The Encyclopedia of Fantasy is a reference work on fantasy, edited by John Clute and John Grant. Other contributors include Mike Ashley, Neil Gaiman, Diana Wynne Jones, David Langford, Sam J. Lundwall, Michael Scott Rohan, Brian Stableford and Lisa Tuttle.

The Encyclopedia was published in 1997 in a format matching the 1993 edition of The Encyclopedia of Science Fiction. It is slightly smaller, containing 1,049 alphabetical pages, over 4,000 entries and approximately one million words, the bulk of which were written by Clute, Grant and Ashley. A later CD-ROM edition contains numerous revisions.

The Encyclopedia uses a similar system of categorization to The Encyclopedia of Science Fiction, but does not include an index of theme entries. One of the major differences is that there are no entries related to publishing.
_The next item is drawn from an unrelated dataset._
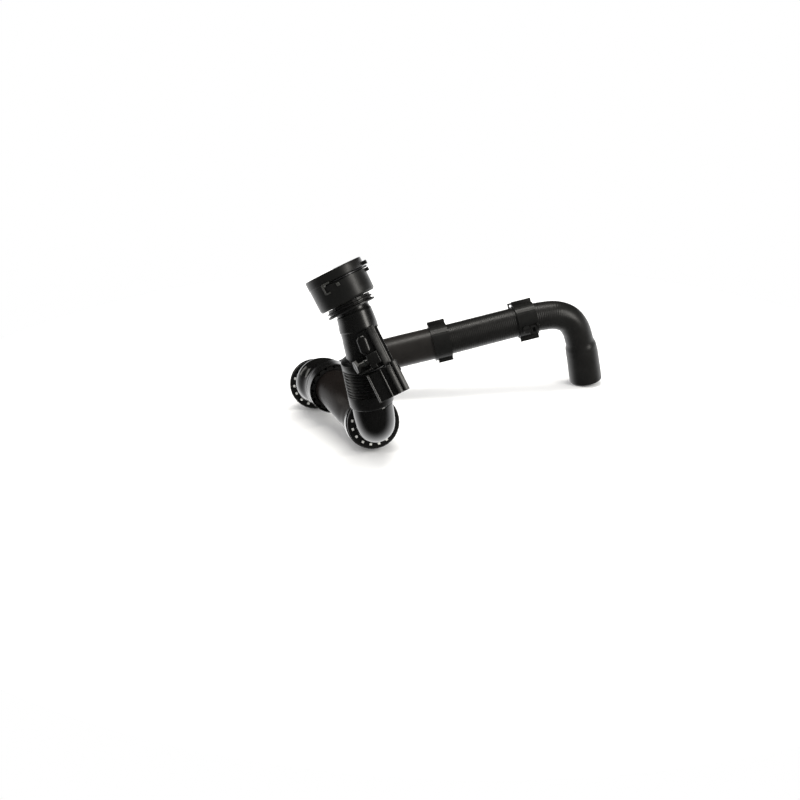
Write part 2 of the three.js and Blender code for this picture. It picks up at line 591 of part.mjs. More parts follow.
// ---- assembly ----
part(connector, 'connector_socket', connectorSocket(), MATTE_BLACK);
part(connector, 'wire_clip', wireClip(), WIRE_STEEL);
part(connector, 'connector_o_ring', torus(24, 1.6).translate(0, 0, 17.5), SEAL_RUBBER);
part(connector, 'support_ring', tubeRing(24, 22.6, 20.4, 23.2, 32), MATTE_BLACK);
part(connector, 'dust_collar', dustCollar(), RUBBER);
part(railSeat, 'ribbed_bracket', ribbedBracket(), MATTE_BLACK);
part(screwSeat, 'bleed_screw', bleedScrew(), MATTE_BLACK);
part(screwSeat, 'bleed_screw_o_ring', torus(2.5, 0.35, 14).translate(0, 0, 4), SEAL_RUBBER);
part(assembly, 'neck_pipe', neckPipe(), GLOSS_BLACK);
part(assembly, 'bellows_hose', bellowsHose(), RUBBER);
part(assembly, 'lower_elbow', lowerElbow(), GLOSS_BLACK);
coupling(seatA, 'a', 0.26);
part(assembly, 'diagonal_tube', diagonalTube(), MATTE_BLACK);
part(seatC, 'notched_ring', notchedRing(), MATTE_BLACK);
part(seatC, 'sleeve_seal', torus(21.55, 0.85).translate(0, 0, -8), SEAL_RUBBER);
part(assembly, 'left_sleeve', leftSleeve(), GLOSS_BLACK);
coupling(seatB, 'b', 0.08);
part(assembly, 'rear_elbow', rearElbow(), GLOSS_BLACK);
part(assembly, 'long_pipe', longPipe(), PIPE_RUBBER);
part(assembly, 'outlet_hose', outletHose(), RUBBER);
const joinerSeat = seat(CLIP_1.at, CLIP_1.along, CLIP_UP);
part(joinerSeat, 'hose_joiner', joiner(), MATTE_BLACK);
assembly.add(joinerSeat);
clipOne();
clipTwo();

const object = new THREE.Group();
object.add(assembly);
export default object;
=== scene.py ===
import math
import bmesh
import bpy
import numpy as np
from mathutils import Matrix, Vector


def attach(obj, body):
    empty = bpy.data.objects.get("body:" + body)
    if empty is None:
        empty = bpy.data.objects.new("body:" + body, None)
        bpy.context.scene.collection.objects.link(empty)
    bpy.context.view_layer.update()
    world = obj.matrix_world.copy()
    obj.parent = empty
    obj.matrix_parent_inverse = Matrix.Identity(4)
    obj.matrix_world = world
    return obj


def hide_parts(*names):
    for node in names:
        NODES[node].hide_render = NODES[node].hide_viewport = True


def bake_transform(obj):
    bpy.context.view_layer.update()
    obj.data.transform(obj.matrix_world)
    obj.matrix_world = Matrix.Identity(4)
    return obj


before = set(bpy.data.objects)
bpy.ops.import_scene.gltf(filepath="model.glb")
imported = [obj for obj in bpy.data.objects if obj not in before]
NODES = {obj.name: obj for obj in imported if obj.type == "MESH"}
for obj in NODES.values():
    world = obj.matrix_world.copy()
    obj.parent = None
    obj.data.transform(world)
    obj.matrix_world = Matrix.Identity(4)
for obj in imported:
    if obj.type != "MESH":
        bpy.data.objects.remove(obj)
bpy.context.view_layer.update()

# ---- the design frame of the assembly, in millimetres, and its place in the row frame ----
LEAN = -0.0186
SHIFT = Vector((-82.76, -75.84, 3.24))
TO_ROW = Matrix.Rotation(LEAN, 3, "X")
MM = 1000
SIDES = 96
HOSE_SIDES = 80


def V(x, y, z):
    return Vector((x, y, z))


def row(p):
    """A point of the design frame in the frame that everything is packed in, in metres."""
    return (TO_ROW @ p + SHIFT) / MM


RING_A, FACE_A = V(0, 0, 27.5), V(0.22, -0.96, 0.17).normalized()
RING_B, FACE_B = V(-67, 115, 27.5), V(-0.08, -0.985, 0.12).normalized()
CUP, FACE_C = V(-42.7, 75, 37.4), V(0.36, -0.93, 0.03).normalized()
FOOT, MOUTH = V(-1, -23, 58.2), V(-9.3, -27, 104.6)
BELLOWS_AXIS = (MOUTH - FOOT).normalized()
FLANGE, CONNECTOR_AXIS = V(-19.9, -20, 152.5), V(-0.4446, 0.2167, 0.869).normalized()
RAIL_AT, RAIL_AXIS = V(-19.9, -22.1, 153.3), V(-0.4453, 0.3017, 0.843).normalized()
ACROSS = V(1, 0, 0)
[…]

There has also been some criticism of the Encyclopedia's use of new terms and theme entries under headings that are invented for the purpose, rather than adaptations of commonly-used phrases. Examples include:

  • Instauration Fantasy: a story concerning the restoration of past glories.
  • Thinning: the gradual loss or decay of magic or vitality.
  • Wainscots: secret societies hiding from the mainstream of society, as in Mary Norton's The Borrowers.
  • Water Margins: shifting or ill-defined boundaries, used as both a physical description and a metaphor; derived from the Japanese television adaptation of The Water Margin.
  • Polder: defined as an "enclaves of toughened reality demarcated by boundaries" that are entered by crossing a threshold.
  • Crosshatch: described as when then the demarcation line is blurred and "two or more worlds may simultaneously inhabit the same territory" such as in William Shakespeare's A Midsummer Night's Dream.
  • Taproot texts: are examples of fantasy literature that predates the late 18th century that defines the emergence of the fantasy genre such as Shakespeare's The Tempest.

Some examples of new terms are;

  • Into the Woods a phrase that denotes the process of transformation or passage into a new world signaled by entering woods or forests (the term is apparently based on the title of the Stephen Sondheim show); and
  • wrongness which is the growing awareness that something is 'wrong' in the world such as when the Hobbits first glimpse the Nazgûl in The Lord of the Rings.

Despite the introduction of the above critical literary vocabulary, these terms in many academic circles have become widespread in their usage.